I recently acquired a handful of 13mm (.512") SS Climbtech hangers. The radius of the hanger bend is large enough and close enough to the bolt hole that the 1/2" powers bolt supplied washer won't lie flat.  On the Climbtech site, they claim that a washer isn't needed. Should I get a clipped or smaller washer to use between the bolt head and the hanger? Or do I trust a 9/16 hex head bolt against a 1/2" hole and call it a day. 

Josh Janes · · Unknown Hometown · Joined Jun 2001 · Points: 8,532

Same issue with PETZL hangers. I buy smaller SS washers for this issue... Because I like having washers. But if I didn't, I wouldn't hesitate to just remove the washer altogether. 

Metolius hangers have this issue to a very slight degree but the standard washers seem OK enough for me. 

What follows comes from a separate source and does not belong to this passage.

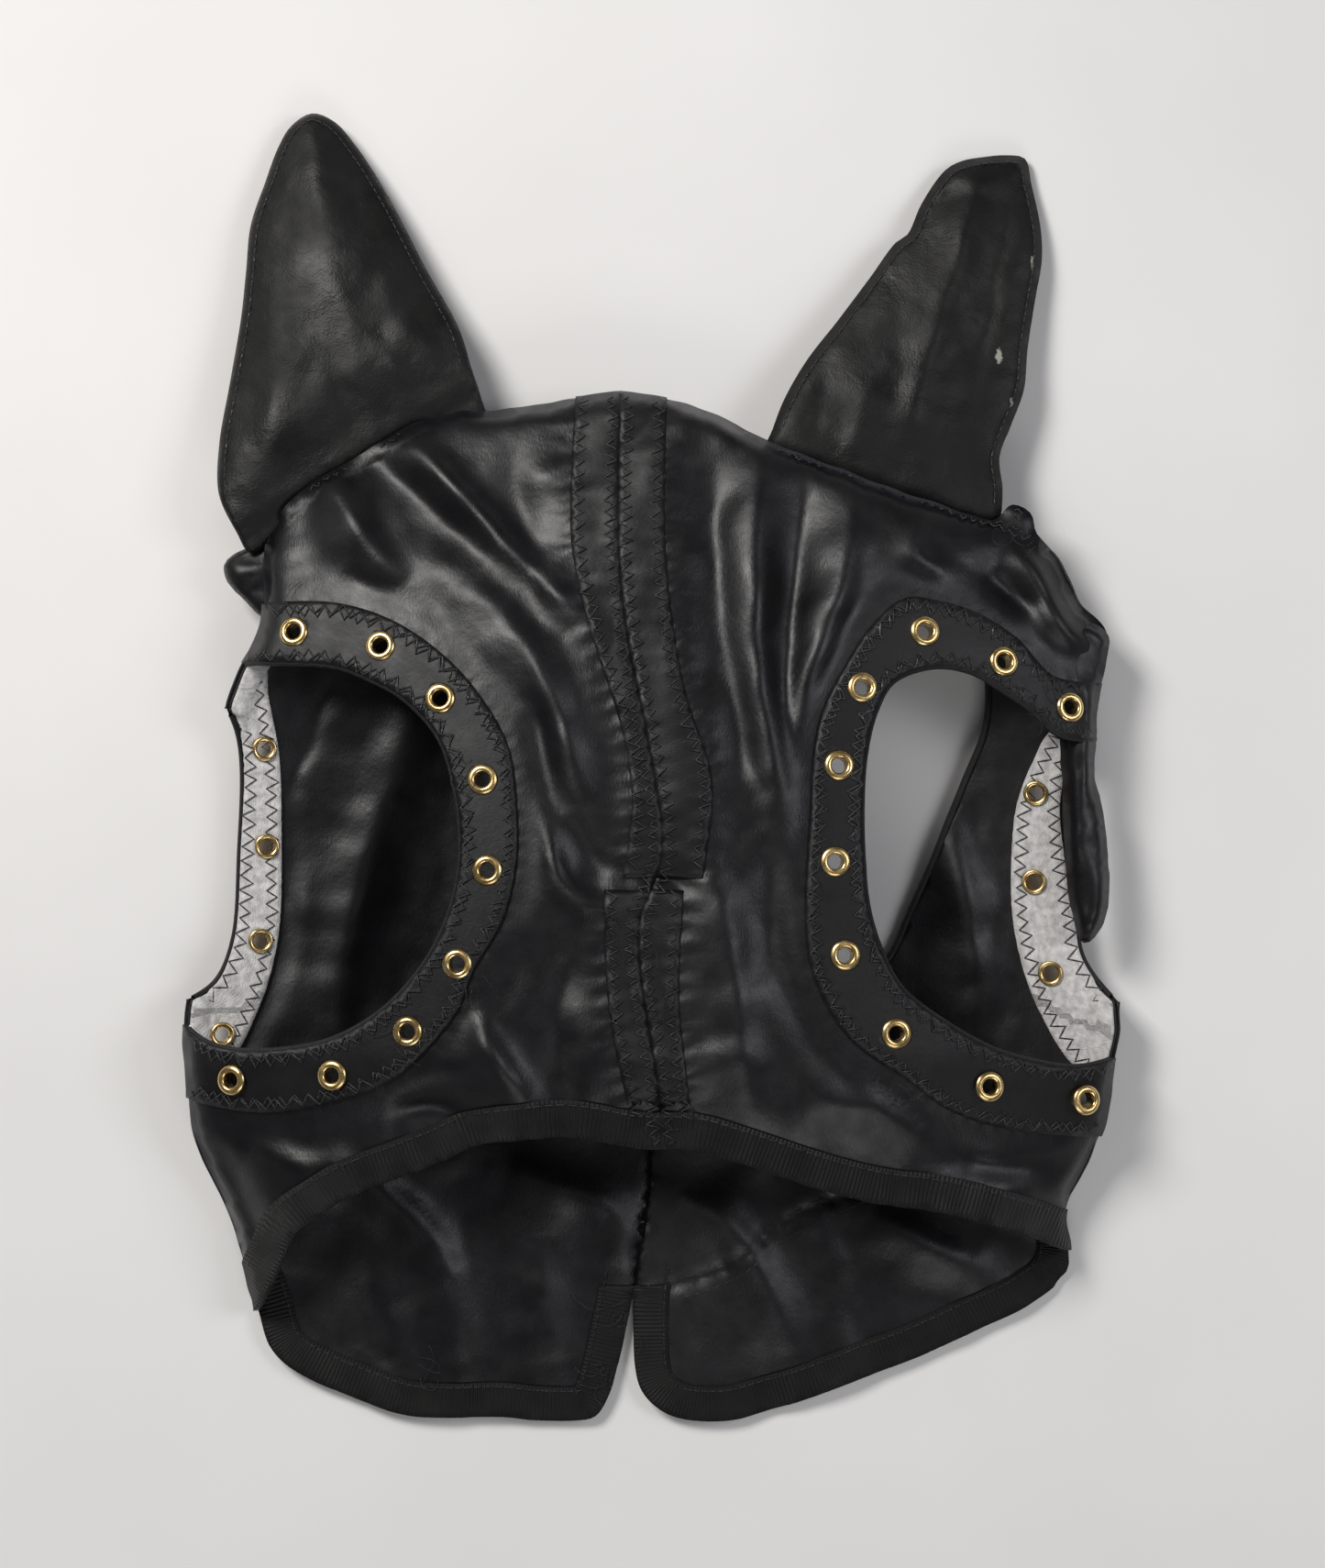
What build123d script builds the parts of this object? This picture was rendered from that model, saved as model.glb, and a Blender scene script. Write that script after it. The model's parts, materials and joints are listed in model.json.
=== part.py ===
"""A black satin hood with two pointed ears, lying on its back as it is laid out on a table.

Frame: millimetres, +Z up from the table, +X to the hood's right as it lies, +Y from the neck
towards the ear tips, and the origin on the table under the middle of the whole object.
The front layer is a shallow dome. The back layer is its mirror, much flatter, resting on the
table. Both close at the sides and over the crown, and they part at the neck.
"""

from build123d import *
from math import hypot
import os

# ---- Driving dimensions ------------------------------------------------------------------
# Rounded plan that both layers follow
SIDE_REACH = 155.0  # half width at which the layers would meet
CROWN_REACH = 190.0  # from the shoulder line up to where they would meet at the crown
SHOULDER_Y = -60.0  # below this line the width no longer shapes the crown
ROUNDING = 2.4
# Heights above the table
FRONT_SIDE_Z = 20.0
FRONT_RISE = 32.0
BACK_CENTRE_Z = 0.2
BACK_LIFT = 15.8
BACK_POWER = 1.6
SPLIT_Z = 18.0  # front pieces end here at the sides, and back pieces begin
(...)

Mad Rock hangers, if I recall correctly, don't have the issue but the bolt head and thick washer end up reducing the clearance for clipping a 'biner through their (relatively small) holes enough that I end up using smaller washers or no washers with them anyway.

This is one reason I prefer the Fixe hangers. 

John Wilder · · Las Vegas, NV · Joined Feb 2004 · Points: 1,530

If ClimbTech says it's good, I'm not sure why you would doubt them. They'd be liable if it wasn't. 

As long as the hanger is flat against the rock, I can't imagine the scenario where the bolt head or hanger would fail under any climbing fall. 

Ryan Bowen · · Bend, Or · Joined Mar 2017 · Points: 85

I question it because the bearing surface of a 3/8 hex bolt in a 1/2 hole is quite small. 

Josh Janes · · Unknown Hometown · Joined Jun 2001 · Points: 8,532

That quite small bearing surface is still the same surface on the washer as it would be directly on the bolt hanger - if one could fail (it won't), why wouldn't the other? A bolt hanger is basically a big washer.

Greg Barnes · · Unknown Hometown · Joined Apr 2006 · Points: 1,763

I like leaving the original washer on the (old) Petzl hangers, it's almost flat and I figure it probably acts as a spring/lock washer. 

Haven't seen the Climbtech 13mm hole hanger. 

Josh Janes · · Unknown Hometown · Joined Jun 2001 · Points: 8,532

Incidentally I always buy 3/8" hole hangers even though I mainly use 1/2" bolts, so I can see why you're more apprehensive about using a 13mm (1/2") washerless... But Climbtech does say it's OK...

jon jugenheimer · · Madison, WI · Joined Apr 2006 · Points: 2,144

I leave the washer off on 1/2 bolts every time.  I use CT hangers and Powers bolts bought through them.  Good to go. 

ryan laird · · Denver, CO · Joined Sep 2008 · Points: 1,880

I did not find where you saw the Climbtech website claims that the washer is not needed for your situation (1/2" Power-bolt which has an internal 3/8" hex bolt through their 13 mm holed hanger). They have a vague statement under their 3/8" and 13mm hanger description that doesn't specify which hanger hole size they are discussing or which Powers product, but states: "Bolt hole fits 3/8" bolts or 1/2" full-sleeve bolts". "No washer necessary for use with Powers bolts."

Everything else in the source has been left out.